Quando la guerra era ormai perduta, e Horthy stava cercando una via d’uscita al massacro del Paese, le croci frecciate di Szálasi fecero un colpo di stato alla fine del ‘44 per continuare a oltranza a fianco dell’alleato germanico. Il nuovo governo collaborò con Eichmann e in pochi mesi gli ebrei ungheresi, circa mezzo milione, vennero deportati o trucidati in modi spicci, risparmiando anche sulle pallottole delle fucilazioni.
Quel che restava della famiglia Herzog cercò di salvare la collezione che comprendeva circa 2500 pezzi nascondendola e seppellendola in una fattoria di campagna. Si erano anche affidati a Dénes Csánky, pittore e direttore del museo di Belle Arti, sperando di trovare una sponda sicura, nel nome dell’estetica. Non fu così. Gli scherani del regime scoprirono il nascondiglio. Eichmann scelse per sé le opere più belle, ed espose i trofei nel suo ufficio. Una parte finì chissà dove, rubata dai volonterosi carnefici di ebrei. Molte andarono invece nel museo, che secondo l’orgoglioso direttore, ora avrebbe potuto competere con il Prado.
Dopo la guerra, le opere d’arte avrebbero dovuto tornare agli eredi fuggiti in America. Ma la storia si mise di nuovo di traverso. Il tesoro era passato nelle mani dei comunisti. Quei quadri esposti al museo erano adesso proprietà del popolo. Una delle figlie del barone banchiere, che viveva a New York, per non dimenticare quei colori, quelle pennellate, che aveva avuto davanti agli occhi bambini, tagliò dai cataloghi le pagine con le illustrazioni dei «suoi» quadri, e le appese alle pareti domestiche.

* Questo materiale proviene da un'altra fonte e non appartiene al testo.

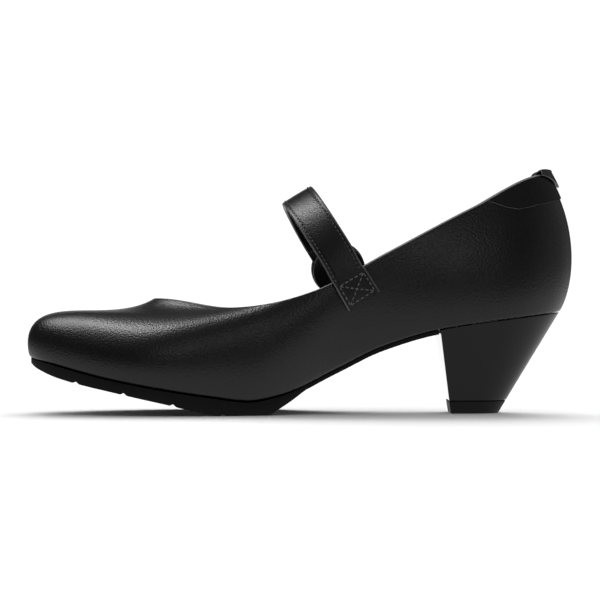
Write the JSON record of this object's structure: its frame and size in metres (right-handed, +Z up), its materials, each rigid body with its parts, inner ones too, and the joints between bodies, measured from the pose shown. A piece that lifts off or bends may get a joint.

Con il crollo del Muro, l’entusiasmo della democrazia nell’est europeo, gli Herzog pensarono di poter riavere ciò che era loro. Austria e Germania avevano già cominciato a restituire tesori saccheggiati agi ebrei, l’Ungheria, al di là delle buone intenzioni, faceva orecchie da mercante. Nella battaglia per la restituzione ebbero l’appoggio di personaggi americani importanti, come Hillary Clinton ed Edward M. Kennedy. Proposero ad un certo punto anche di fare a metà dei tesori. Niente. Dopo vent’anni di carte, perizie, conferenze di esperti, nel 2008, un tribunale ungherese stabilì che le opere dovevano restare in Ungheria.
Ora si apre un nuovo capitolo. I discendenti del barone Herzog, sono una dozzina, rivogliono ciò che appartenne all’avo e si sono rivolti a un tribunale di Washington. Lo fanno per amore della giustizia, dell’arte, della memoria. E anche per rifarsi da vent’anni di frustrazioni accumulate nelle trattative con lo Stato ungherese. E non sarà semplice. Anche perché in Ungheria la destra radicale è rinata, si risente sproloquiare che gli ebrei hanno in mano soldi, terre, mezzi di informazione, e che il Nobel Kertész, che ha scritto della sua infanzia nei lager («Essere senza destino»), non è un vero, puro, ungherese. E alcuni di questi politicanti che rifiutano l’etichetta di antisemiti, ma sostengono che gli ebrei sono «troppo» potenti, siedono in Parlamento.